Each line from the beginning of the data below through the line containing "TOP_HALF_DEPTH = 50.2" should be repeated exactly, please.

SUPPLIED DATA:
--- START ---
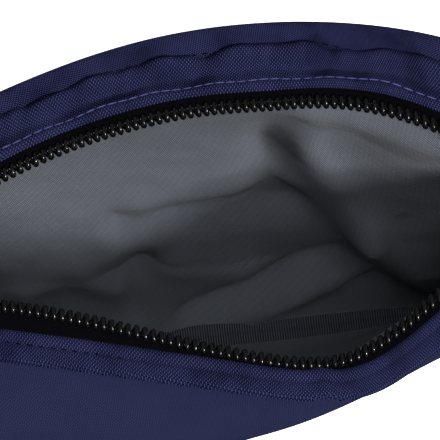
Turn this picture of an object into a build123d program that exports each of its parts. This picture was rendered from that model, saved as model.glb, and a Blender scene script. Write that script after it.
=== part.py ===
from build123d import *

import math
import os

# Cash deposit bag, standing on its bottom with the zipper open.
# Millimetres. +X runs along the zipper to the right, -Y is the front, +Z is up.
# The origin is the middle of the footprint, on the surface the bag stands on.

# Bag body
FOOT_HALF_WIDTH = 138.0        # half the bag's width at its foot
TOP_HALF_WIDTH = 130.0         # half the width at the top, where the open mouth draws the ends in
FOOT_HALF_DEPTH = 15.0         # the foot is opened flat this far each side of the bottom seam
BELLY_HALF_DEPTH = 51.0        # the walls bow out this far
BELLY_HEIGHT = 168.0
PANEL_TOP = 203.0              # top of the walls, just under the zipper tape
SHELL = 1.3                    # shell cloth with its backing
LINING = 0.5
SKIN_GAP = 0.15                # clearance between shell and lining
SEAM_GAP = 0.1                 # each panel stops this far from the seam plane
TOP_HALF_DEPTH = 50.2          # half depth just under the rim

# Mouth
LIP_REACH = 31.5               # how far each row of teeth stands from the middle at the widest
WIDEST_X = 50.0                # where the mouth is widest
MOUTH_LEFT = -95.0             # the mouth closes here on the left
MOUTH_RIGHT = 126.0            # and here on the right
MIDDLE_WAVES = ((3.2, -15.0, 32.0), (-3.9, 52.0, 24.0))  # height, place and spread of each
RIM_LEFT = -110.0
RIM_RIGHT = 118.0
BACK_RIM_REACH = 50.6          # furthest reach of the back rim
BACK_RIM_X = 33.0              # and where it is furthest
BACK_RIM_FULLNESS = (2.59, 0.767)  # how quickly it draws in, left and right of there
BACK_RIM_END = 14.0            # reach of the back rim near its two ends
RIM_SPAN = 135.0
END_SQUARENESS = 10            # the rim keeps its reach until close to the bag's ends
WALL_HEIGHTS = (SHELL + 0.05, 60.0, 115.0, BELLY_HEIGHT, PANEL_TOP)
RIBBON_POINTS = 15             # points along each line of the rim

# Seam bindings
INSIDE_FLOOR = SHELL + 0.8
BINDING_WIDTH = 7.6
BINDING_THICKNESS = 1.2
BOTTOM_BINDING_HALF = 112.0
SIDE_BINDING_BOTTOM = 12.0
SIDE_BINDING_TOP = 190.0
SIDE_BINDING_CLEAR = 7.0       # distance from the bag's side to the binding

# Zipper
TEETH_START = MOUTH_LEFT + 3.0
TEETH_END = 122.0
TEETH_GAP = 0.15               # half the gap between the two closed rows
TEETH_WIDTH = 3.35
TEETH_BOTTOM = 202.2
TEETH_TOP = 204.8
TAPE_INNER = 3.6
TAPE_OUTER = 12.0
TAPE_BOTTOM = 203.15
TAPE_TOP = 203.75
STOP_LENGTH = 2.4
STOP_CORNER = 0.8
BOTTOM_STOP_X = MOUTH_LEFT + 1.4
BOTTOM_STOP_PROUD = 0.3        # it stands this far above the teeth
TOP_STOP_LIFT = 0.1
TOP_STOP_THICKNESS = 0.9
TOP_STOP_OVERHANG = 0.5        # it reaches this far past the teeth on each side
TAB_HALF_WIDTH = 6.6
TAB_CORNER = 1.5
TAB_LEFT = (-127.0, MOUTH_LEFT - 0.5)
TAB_RIGHT = (TEETH_END + 0.5, 128.5)

# Rim cloth, measured outwards from the tips of the teeth
CLOTH_BOTTOM = 203.9
CLOTH_TOP = 205.0
BACK_FOLD_INNER = 5.4
BACK_FOLD_OUTER = 7.4
STRIP_INNER = 7.6
STRIP_LEAST = 0.6              # the strip is never narrower than this
GROOVE_GAP = 0.2               # between the strip and the band
EDGE_BAND = 5.0
FRONT_FOLD_INNER = 7.3
FRONT_RIM = 12.7
BACK_STITCH_ACROSS = 7.9
FRONT_STITCH_ACROSS = 9.4
EDGE_STITCH_INSIDE = 0.9       # the edge topstitch lies this far inside the groove
THREAD_LEFT = RIM_LEFT + 10.0
THREAD_RIGHT = RIM_RIGHT - 4.0
THREAD_WIDTH = 0.5
THREAD_HEIGHT = 0.35
THREAD_LIFT = 0.02

# Slider, with its centre against the bottom stop
SLIDER_X = -82.0
SLIDER_LENGTH = 14.0
SLIDER_FRONT_HALF = 7.1
SLIDER_REAR_HALF = 5.1
SLIDER_WALL = 1.2
SLIDER_CORNER = 1.6
PLATE = 1.3
LOWER_PLATE_Z = 200.2
UPPER_PLATE_Z = 205.5
TAPE_SLOT = (202.6, 204.3)     # the tape passes between these heights
POST_LENGTH = 3.0
POST_WIDTH = 1.0
POST_SETBACK = 0.3             # from the slider's wide end
BRIDGE_WIDTH = 3.0
BRIDGE_LENGTH = 11.0
BRIDGE_WALL = 1.5
BRIDGE_HEIGHT = 4.2
BRIDGE_CORNER = 1.2
PIN_RADIUS = 0.8
PIN_HEIGHT = 1.55              # pin axis above the upper plate
PULL_LENGTH = 30.0
PULL_WIDTH = 8.0
PULL_THICKNESS = 1.6
PULL_CORNER = 2.2
PULL_WINDOW = (8.2, 4.0)       # length and width of the window that takes the bridge
HANGING_SLOT = (5.0, 2.4)
HANGING_SLOT_INSIDE = 5.0      # from the pull's free end to the slot's middle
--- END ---
SOLUTION:
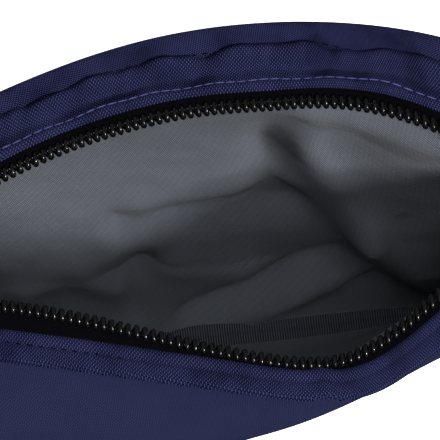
Turn this picture of an object into a build123d program that exports each of its parts. This picture was rendered from that model, saved as model.glb, and a Blender scene script. Write that script after it.
=== part.py ===
from build123d import *

import math
import os

# Cash deposit bag, standing on its bottom with the zipper open.
# Millimetres. +X runs along the zipper to the right, -Y is the front, +Z is up.
# The origin is the middle of the footprint, on the surface the bag stands on.

# Bag body
FOOT_HALF_WIDTH = 138.0        # half the bag's width at its foot
TOP_HALF_WIDTH = 130.0         # half the width at the top, where the open mouth draws the ends in
FOOT_HALF_DEPTH = 15.0         # the foot is opened flat this far each side of the bottom seam
BELLY_HALF_DEPTH = 51.0        # the walls bow out this far
BELLY_HEIGHT = 168.0
PANEL_TOP = 203.0              # top of the walls, just under the zipper tape
SHELL = 1.3                    # shell cloth with its backing
LINING = 0.5
SKIN_GAP = 0.15                # clearance between shell and lining
SEAM_GAP = 0.1                 # each panel stops this far from the seam plane
TOP_HALF_DEPTH = 50.2          # half depth just under the rim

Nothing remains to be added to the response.